As the following day breaks, Alan and David reach a shallow cave in the mountains where Alan decides they will make camp. He tells David that they must send word to his kinsman James Stewart of the Glens to request money to fund their continuing journey. Alan fashions a cross tied with one of his buttons as well as birch and pine branches to signal their location to another kinsman John Breck, who lives in a village near their hideout. John comes to find them, takes their message to the house of James, and returns with money and a message from James's wife, who tells them that James has been imprisoned for presumed involvement in the murder of the Red Fox. The money she sends is so little to fund a journey to France that David fears Alan will impose upon his own small amount of funds and wonders whether it would be to his advantage to separate from the outlaw.

Analysis

Throughout their journey, David often considers separating from Alan and making his own way to Queen's Ferry.
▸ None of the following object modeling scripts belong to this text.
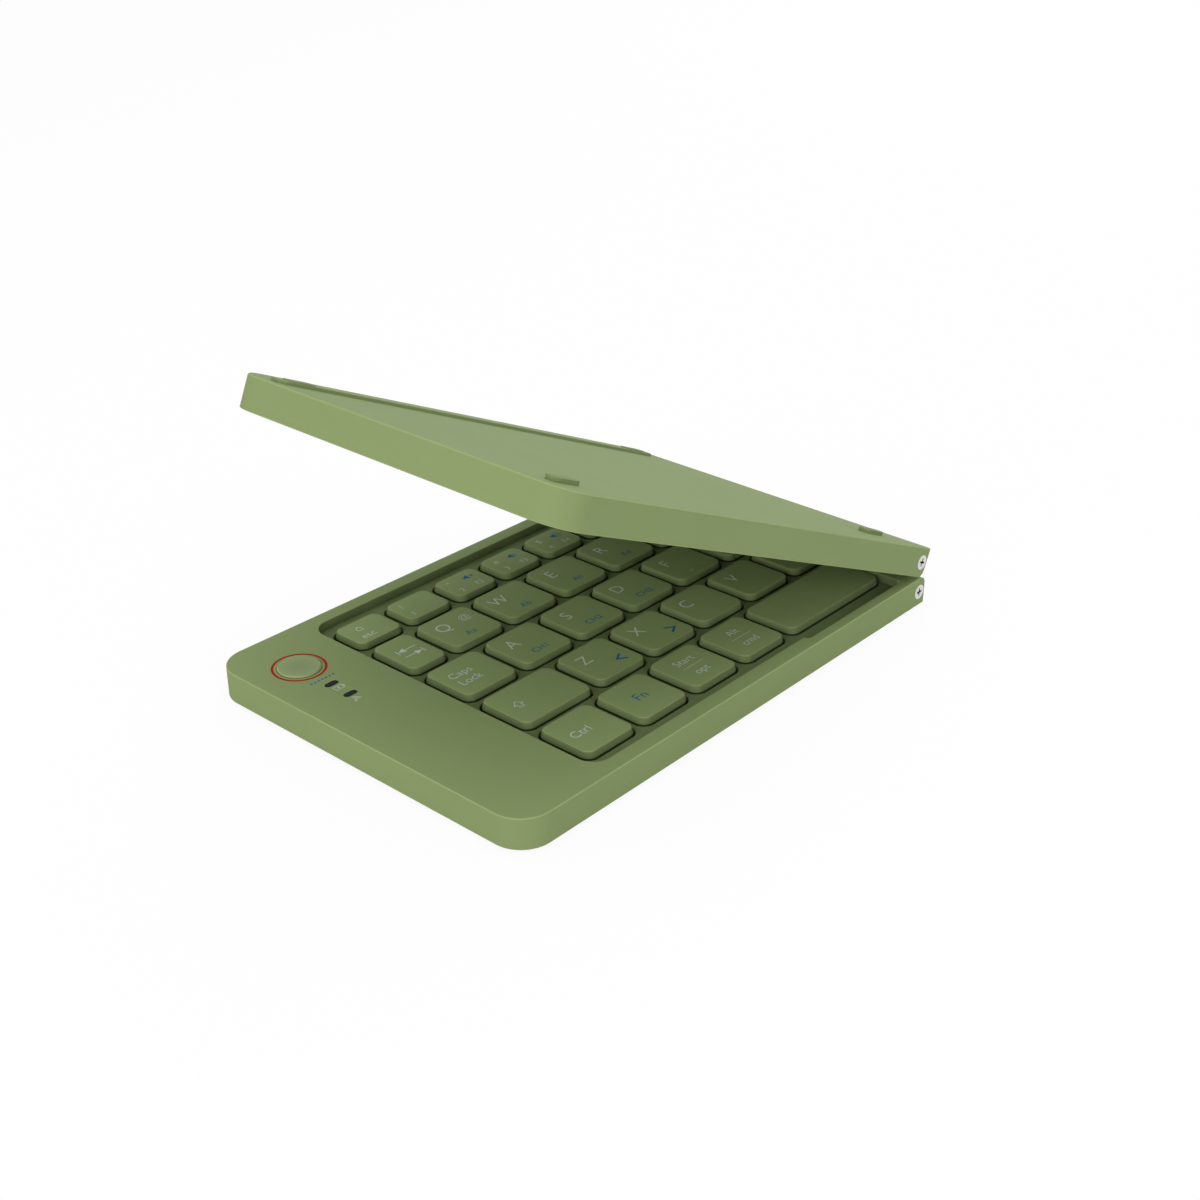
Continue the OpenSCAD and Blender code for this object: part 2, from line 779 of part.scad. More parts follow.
module lid_key_plate() {
    color(steel) on_lid() key_plate(lid_well_start);
}

module lid_dome_mat() {
    color(black) on_lid() dome_mat(lid_well_start, LID_KEYS);
}

module lid_scissors() {
    color([0.75, 0.75, 0.72]) on_lid() for (place = LID_KEYS) scissor(place);
}

module lid_foot_bar() {
    color(green) on_lid() foot_bar();
}

module lid_feet() {
    color(dark_green) on_lid() feet();
}

module lid_pivot_screws() {
    color(steel) on_lid() pivot_screws();
}

module lid_row(name) {
    row = search([name], LID_ROWS)[0];
    color(dark_green) on_lid() for (place = LID_PLACES[row]) cap(place);
}

// ---------- the part ----------

base_cover();
base_frame();
base_key_plate();
base_dome_mat();
base_scissors();
circuit_board();
battery();
charging_socket();
connect_button();
button_ring();
status_windows();
base_foot_bar();
base_feet();
base_pivot_screws();
hinge_link();
ribbon_cable();
lid_cover();
lid_frame();
lid_key_plate();
lid_dome_mat();
lid_scissors();
lid_foot_bar();
lid_feet();
lid_pivot_screws();
for (name = BASE_KEYS) base_key(name);
for (name = LID_ROWS) lid_row(name);
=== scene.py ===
# Folding keyboard: materials, key legends, small details, floor, light, camera.
import json
import math

import bmesh
import bpy
from mathutils import Matrix, Vector


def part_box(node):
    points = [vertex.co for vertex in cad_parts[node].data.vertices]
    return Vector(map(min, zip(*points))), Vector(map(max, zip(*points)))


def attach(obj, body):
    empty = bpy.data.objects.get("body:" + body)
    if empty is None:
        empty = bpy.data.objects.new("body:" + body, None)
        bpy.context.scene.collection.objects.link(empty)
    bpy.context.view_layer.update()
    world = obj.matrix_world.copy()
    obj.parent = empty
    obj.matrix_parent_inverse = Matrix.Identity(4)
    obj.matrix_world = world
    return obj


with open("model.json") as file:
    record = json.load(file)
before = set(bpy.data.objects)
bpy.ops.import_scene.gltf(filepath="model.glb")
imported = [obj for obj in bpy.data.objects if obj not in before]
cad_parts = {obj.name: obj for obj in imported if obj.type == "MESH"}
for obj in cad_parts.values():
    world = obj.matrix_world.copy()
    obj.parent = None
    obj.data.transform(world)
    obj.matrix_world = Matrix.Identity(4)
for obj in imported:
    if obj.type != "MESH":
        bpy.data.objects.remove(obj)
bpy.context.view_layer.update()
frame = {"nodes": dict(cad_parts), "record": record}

NODES = frame["nodes"]
MM = 0.001

# ---------- sizes of the part, in millimetres ----------
KEY_PITCH = 18.0
# Gap between the tops of neighbouring keys in a row, and how far a key's sides lean out
# from its top to its foot
KEY_GAP = 2.9
KEY_LEAN = 0.45
# Width of each half's field of keys in pitches, and the keys in the base's number row
BASE_COLUMNS = 6
LID_COLUMNS = 7
NUMBER_KEYS = 7
# Places of the button and the nearer status window, from the free end and the front
BUTTON_X, BUTTON_Y = 11.5, 78.3
WINDOW_Y, WINDOW_PITCH = 61.5, 6.1
# Width of the rims before and behind a well of keys, and the well's room beyond the tops
# of the first and last key
WELL_RIM = 3.8
WELL_ROOM_FIRST, WELL_ROOM_LAST = 3.2, 0.6
# Top of the web between the keys, below the top of the rim round them
WEB_DROP = 2.1
# Height of the hinge axis above its half's outer face
AXIS_UP = 3.7


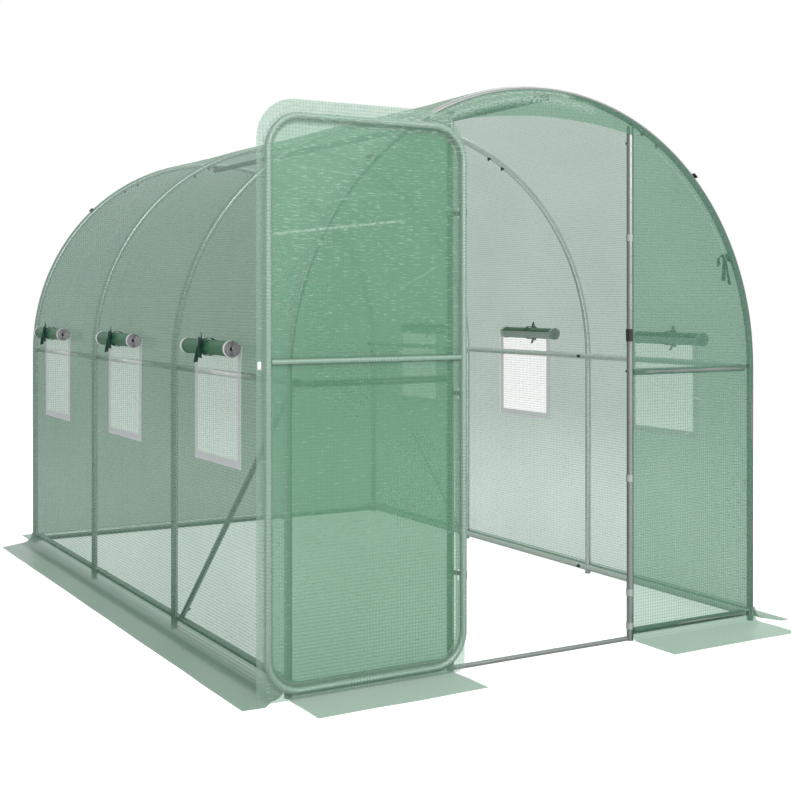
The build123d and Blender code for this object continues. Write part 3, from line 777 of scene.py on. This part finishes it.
# Door film: one sheet across the door's loop of tube, slack enough to crease.
# It ends at the tube, with rounded corners and with room for the hinge straps.
# Painted highlights along the door film's crease and a few small folds; the first lies on the modelled crease.
door_fold_highlights = (
    ((0.115, 1.567), 0.006, (-1.10, -0.58), 0.75), ((0.16, 1.690), 0.003, (-0.90, -0.62), 0.4),
    ((0.50, 1.585), 0.003, (-0.62, -0.44), 0.4), ((-0.10, 1.560), 0.003, (-1.02, -0.70), 0.35),
    ((0.55, 2.150), 0.003, (-0.70, -0.58), 0.5))
# A lighter copy of the film for the door, painted light where it faces the lamp, with painted glints dense towards
# the top.
lit_door_green = woven_film("lit_door_green", (0.15, 0.50, 0.28), (0.23, 0.37, 0.28), 0.53, 0.68, 0.42,
                        sheen=0.4, crease_highlights=("Y", 0.95, 1.40, 0.13), fold_highlights=door_fold_highlights)
door_y = -1.5482
panel_left, panel_right = -1.087, -0.373
panel_foot, panel_head = 0.034, 1.814
panel_r = 0.113
strap_heights = (0.33, 0.93, 1.53)
strap_notch = 0.018
panel_notch_x = -0.391
fold_z, fold_slope, fold_rise = 1.446, 0.115, 0.003
wave_depth, ripple_depth = 0.0016, 0.0010


def cut_notches(cloth, edge_x):
    """Cuts room for the hinge straps out of the edge on their side, from edge_x outwards."""
    for height in strap_heights:
        for edge in (-strap_notch, strap_notch):
            split_cloth(cloth, (0, height + edge, 0), (0, 1, 0))
    notches = [face for face in cloth.faces if face.calc_center_median().x > edge_x
               and any(abs(face.calc_center_median().y - height) < strap_notch for height in strap_heights)]
    bmesh.ops.delete(cloth, geom=notches, context="FACES")


def rounded_end(x):
    """How far a rounded corner falls back from the sheet's top or bottom edge."""
    side = min(x - panel_left, panel_right - x)
    return 0.0 if side >= panel_r else panel_r - math.sqrt(max(0.0, panel_r ** 2 - (panel_r - side) ** 2))


def crease(x, z):
    """The slack of the door film: long low waves and one sharp crease across the upper part."""
    wave = 0.5 + 0.5 * noise.noise(Vector((x * 4.0, z * 2.0, 1.0)))
    small = 0.5 + 0.5 * noise.noise(Vector((x * 9.0, z * 30.0, 5.0)))
    line = fold_z + fold_slope * (x + 1.05) - z
    along = min(1.0, max(0.0, (x + 1.08) / 0.05)) * min(1.0, max(0.0, (-0.60 - x) / 0.06))
    ridge = max(0.0, 1.0 - abs(line) / 0.010) * along
    upper = min(1.0, max(0.0, (z - 0.9) / 0.4))
    return wave_depth * wave + ripple_depth * small * upper + fold_rise * ridge


def door_cloth(x, z):
    """The film hangs on the tunnel side of the open door's loop."""
    return Vector((x, door_y + crease(x, z), z))


panel = cut_cloth((0.0, 0.0), (1.0, 1.0), (110, 260))
for vert in panel.verts:
    x = panel_left + (panel_right - panel_left) * (1 - math.cos(math.pi * vert.co.x)) / 2
    fall = rounded_end(x)
    vert.co = (x, panel_foot + fall + (panel_head - panel_foot - 2 * fall) * vert.co.y, 0)
cut_notches(panel, panel_notch_x)
panel_area = sum(face.calc_area() for face in panel.faces)
door_film = hang_cloth("door_sheet", panel, lit_door_green, door_cloth, "door", turned=True)
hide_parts("door_film")

# Door hem: the same film folded over the tube, and on past it as a loose edge.
# It goes once round the loop, in rows from inside the tube out to the film's rounded outline.
# A much lighter copy of the door film for the hem: a painted sheen on the doubled film, with painted glints dense
# near the top.
lit_hem_green = woven_film("lit_hem_green", (0.42, 0.60, 0.49), (0.35, 0.47, 0.39), 0.44, 0.60, 0.5,
                       crease_highlights=("Y", 1.60, 1.75, 0.20))
door_left, door_right = -1.118, -0.363
door_foot, door_head = 0.008, 1.863
foot_r, head_r = 0.030, 0.130
loop_half_w, loop_half_h, loop_r = 0.354, 0.887, 0.110
loop_x, loop_z = -0.730, 0.924
door_tube_y = -1.560
on_sheet = 0.0006
loop_girth = 4 * (loop_half_w + loop_half_h - 2 * loop_r) + 2 * math.pi * loop_r


def on_loop(share):
    """A point of the tube's centre line and the way out of the loop, going round from the top left."""
    walk = share * loop_girth
    for turn in range(4):
        straight = 2 * ((loop_half_w if turn % 2 == 0 else loop_half_h) - loop_r)
        facing = math.pi / 2 - turn * math.pi / 2
        out = Vector((math.cos(facing), math.sin(facing)))
        onward = Vector((math.sin(facing), -math.cos(facing)))
        reach = (loop_half_h if turn % 2 == 0 else loop_half_w)
        if walk <= straight:
            return Vector((loop_x, loop_z)) + out * reach + onward * (walk - straight / 2), out
        walk -= straight
        corner = Vector((loop_x, loop_z)) + out * (reach - loop_r) + onward * (straight / 2)
        if walk <= loop_r * math.pi / 2:
            angle = facing - walk / loop_r
            out = Vector((math.cos(angle), math.sin(angle)))
            return corner + out * loop_r, out
        walk -= loop_r * math.pi / 2
    return on_loop(0.0)


def inside_outline(point):
    """How far a point lies inside the door film's outline."""
    middle = Vector(((door_left + door_right) / 2, (door_foot + door_head) / 2))
    half = Vector(((door_right - door_left) / 2, (door_head - door_foot) / 2))
    radius = head_r if point.y > middle.y else foot_r
    side = Vector((abs(point.x - middle.x), abs(point.y - middle.y))) - half + Vector((radius, radius))
    outside = Vector((max(side.x, 0.0), max(side.y, 0.0))).length
    return radius - outside - min(max(side.x, side.y), 0.0)


hem_rows = (-0.023, -0.0195, -0.0165, -0.0145, -0.0132, -0.0125, -0.0110, -0.0085, -0.0055, 0.0,
            0.0055, 0.0085, 0.0110, 0.0125, 0.0145, 0.0165, 0.0195)
edge_rows = 6
row_gaps = len(hem_rows) + edge_rows - 1
hem_notch_x = -0.3655
sleeve_half, sleeve_r, sleeve_fall = 0.0115, 0.0121, 0.008
sleeve_gap, rise_beside, drop_beyond = 0.0004, 0.0042, 0.0102
hem = cut_cloth((0.0, 0.0), (1.0, 1.0), (420, row_gaps))
for vert in hem.verts:
    row = round(vert.co.y * row_gaps)
    spot, out = on_loop(vert.co.x)
    limit = 0.0
    for step in range(14):
        limit += inside_outline(spot + out * limit)
    offset = min(hem_rows[min(row, len(hem_rows) - 1)], limit)
    if row >= len(hem_rows):
        offset += (limit - offset) * (row - len(hem_rows) + 1) / edge_rows
    place = spot + out * offset
    vert.co = (place.x, place.y, offset)
cut_notches(hem, hem_notch_x)
lay_weave(hem)
for vert in hem.verts:
    x, z, offset = vert.co
    side = abs(offset)
    if side < sleeve_half:
        rise = sleeve_gap + math.sqrt(sleeve_r ** 2 - side ** 2)
    else:
        fall = min(1.0, (side - sleeve_half) / sleeve_fall)
        rise = rise_beside * (1 - fall) - drop_beyond * fall ** 0.7
    ruffle = 0.0006 * noise.noise(Vector((x * 14.0, z * 14.0, offset * 60.0)))
    vert.co = (x, min(door_tube_y - rise + ruffle, door_y - on_sheet), z)
bmesh.ops.remove_doubles(hem, verts=hem.verts, dist=1e-5)
door_hem = make_object("door_hem", hem, lit_hem_green)
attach(door_hem, "door")

# Bar sleeve: a narrow strip of the same film holds the bar across the door to the sheet.
# It lies over the bar's face and ends on the sheet just above and below.
bar_low, bar_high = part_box("door_mid_bar")
bar_mid = (bar_low + bar_high) / 2
bar_r = (bar_high.z - bar_low.z) / 2
strip_w = 2 * bar_r + 0.006


def over_bar(x, out):
    """From the sheet above the bar, over its face and back to the sheet below it."""
    reach = min(1.0, max(0.0, (strip_w / 2 - abs(out)) / (strip_w / 2 - bar_r)))
    front = bar_mid.y - math.sqrt(max(0.0, (bar_r + on_sheet) ** 2 - min(abs(out), bar_r) ** 2))
    return Vector((x, front * reach + (door_y - on_sheet) * (1 - reach), bar_mid.z + out))


strip = cut_cloth((bar_low.x, -strip_w / 2), (bar_high.x - bar_low.x, strip_w), (90, 24))
# The sleeve takes the hem's lighter finish: painted light, so that the doubled film shows no dark band.
bar_sleeve = hang_cloth("bar_sleeve", strip, lit_hem_green, over_bar, "door", turned=True)

low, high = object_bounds()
When he learns about the small amount of money that Mrs. Stewart was able to send Alan to help pay for his journey to France, he again considers separating from his traveling companion. Because Alan is already an outlaw and neither one of them had anything to do with the shooting of the Red Fox, David feels confident that he could secure his freedom and move freely throughout the countryside if he left Alan. He only chooses to stay because he feels obligated to stay with the man who has helped him through so much. However, David's assumptions about his safety are problematic. First, David was seen speaking with the Red Fox, delaying the man long enough for someone else to make a clean shot and kill him. He has no proof that this was an accidental meeting, and it is likely that he would have ended up in jail if he tried to make his case to the soldiers. Second, David is completely unprepared to survive in the wilderness of the highlands by himself, as he demonstrated by getting stuck on the islet and by not knowing the danger they faced if they had stayed in the valley instead of baking on the rock as Alan directed. David is still too arrogant to see that he needs Alan to survive.